Em um regime de governança multissetorial, é claro, gigantes da Internet como Google ou Amazon presumivelmente serão parceiros/partes interessadas iguais na determinação de questões de regulação da Internet, tributação e a possível alocação/realocação de benefícios gerais, ou seja, aquelas questões que são de preocupação financeira direta para si mesmas e seus acionistas/proprietários. E estas determinações estarão ocorrendo em contextos políticos onde não há campeões/partes interessadas óbvios representando o amplo interesse público global. Que tal arranjo apoie diretamente os interesses dos EUA e de outros Países Desenvolvidos e os interesses das corporações dominantes da Internet, ou seja, aquelas que fazem lobby mais ativamente em favor do modelo multissetorial, claramente não é um acidente.

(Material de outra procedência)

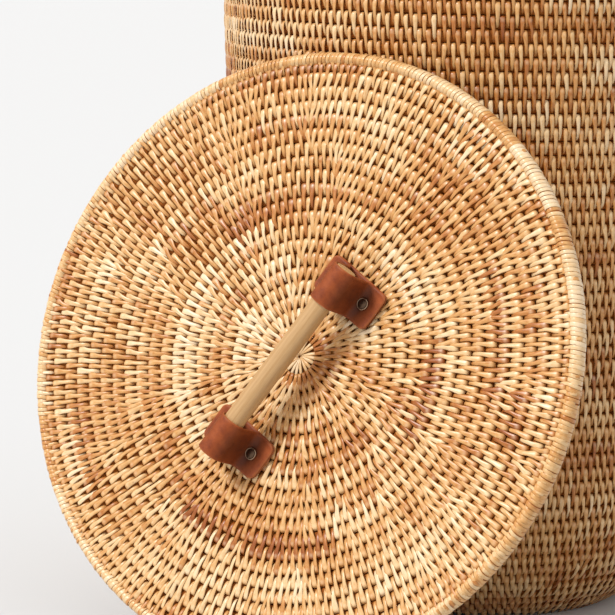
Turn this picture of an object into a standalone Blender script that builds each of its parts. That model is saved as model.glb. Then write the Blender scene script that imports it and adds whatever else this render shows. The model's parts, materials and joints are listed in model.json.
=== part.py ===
"""Round laundry basket coiled from rattan, with its lid off and leaning on the wall.

The basket stands on the floor around the world origin.  The lid leans on the -Y side
of the wall with its top facing -Y.  Metres, +Z up.
"""
import math

import bmesh
import bpy
from mathutils import Matrix

# Basket
SEGMENTS = 40            # straight stretches in every full circle
ROW_PITCH = 0.00955      # rise from one coil row of the wall to the next
ROWS_PER_COURSE = 4      # rows coiled from one length of rattan core
WALL_COURSES = 15
WALL_THICKNESS = 0.009
FOOT_RADIUS = 0.107      # where the wall leaves the flat base
FOOT_LEAN = math.radians(62.0)
KNEE_RADIUS = 0.125      # bend between the base and the straight part of the wall
WALL_LEAN = math.radians(2.5)
BASE_SPLIT = 0.048       # radius where the base's first length of core ends
RIM_WIDTH = 0.0125
RIM_HEIGHT = 0.0120
JOINT_GAP = 0.0004       # clearance between touching pieces

# Lid, in its own frame: +Z out of its top face, underside of its border at z = 0
LID_RADIUS = 0.210
LID_HUB_RADIUS = 0.0145  # radiating strips in the middle
LID_CENTRE_ROWS = 4      # rows in the first length of core, outside the hub
LID_ROWS_PER_COURSE = 4
LID_COURSES = 4
BORDER_WIDTH = 0.0080
BORDER_HEIGHT = 0.0140
LID_THICKNESS = 0.0090
LID_DROP = 0.0040        # how far the border hangs below the woven disc
LID_DISH = 0.0040        # how far the woven disc sinks towards its middle
LID_LEAN = math.radians(16.3)
LID_REST_GAP = 0.0005

# Handle, in a frame turned on the lid: +X along the dowel, +Z off the lid
HANDLE_TURN = math.radians(58.2)
HANDLE_PLACE = (0.0, -0.0080)    # middle of the handle on the lid
DOWEL_LENGTH = 0.156
DOWEL_RADIUS = 0.0075
DOWEL_HEIGHT = 0.0260    # axis above the lid's top face
DOWEL_BEVEL = 0.0008
DOWEL_PLAY = 0.0004
STRAP_WIDTH = 0.0285     # along the dowel
STRAP_SPAN = 0.0520      # across the dowel, tab end to tab end
LEATHER = 0.0018
PATCH_LEATHER = 0.0018
TAB_CORNER = 0.0050
CREASE = 0.0006          # small bend where the saddle meets its tabs
RIVET_OFFSET = 0.0142    # across, from the dowel's axis
RIVET_HEAD_RADIUS = 0.0042
RIVET_HEAD_HEIGHT = 0.0022
RIVET_SHANK_RADIUS = 0.0015
RIVET_HOLE_RADIUS = 0.0018
RIVET_STEPS = 16
WASHER_RADIUS = 0.0050
WASHER_THICKNESS = 0.0010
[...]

Assim como, é claro, os cidadãos dos Países Menos Desenvolvidos, cujos governos carecem do conhecimento e, muitas vezes, dos recursos para atuar como partes interessadas eficazes em processos multissetoriais; cujas corporações nacionais de Internet são subunidades de corporações globais ou muito fracas para serem eficazes em tais ambientes; e cujas organizações da Sociedade Civil foram, em muitos casos, capturadas por meio das bugigangas baratas de viagens internacionais, a lisonja da “participação” em discussões com luminares da Internet, juntamente com as migalhas de benefícios organizacionais localizados; estarão (como com as populações desfavorecidas em Países Desenvolvidos) completamente à mercê daqueles nos Países Desenvolvidos e naquelas pequenas parcelas de seus próprios países que já alcançaram sucesso na esfera global da Internet e têm a ganhar enormemente em prestígio e de outra forma através da dominância dos processos de governança multissetorial.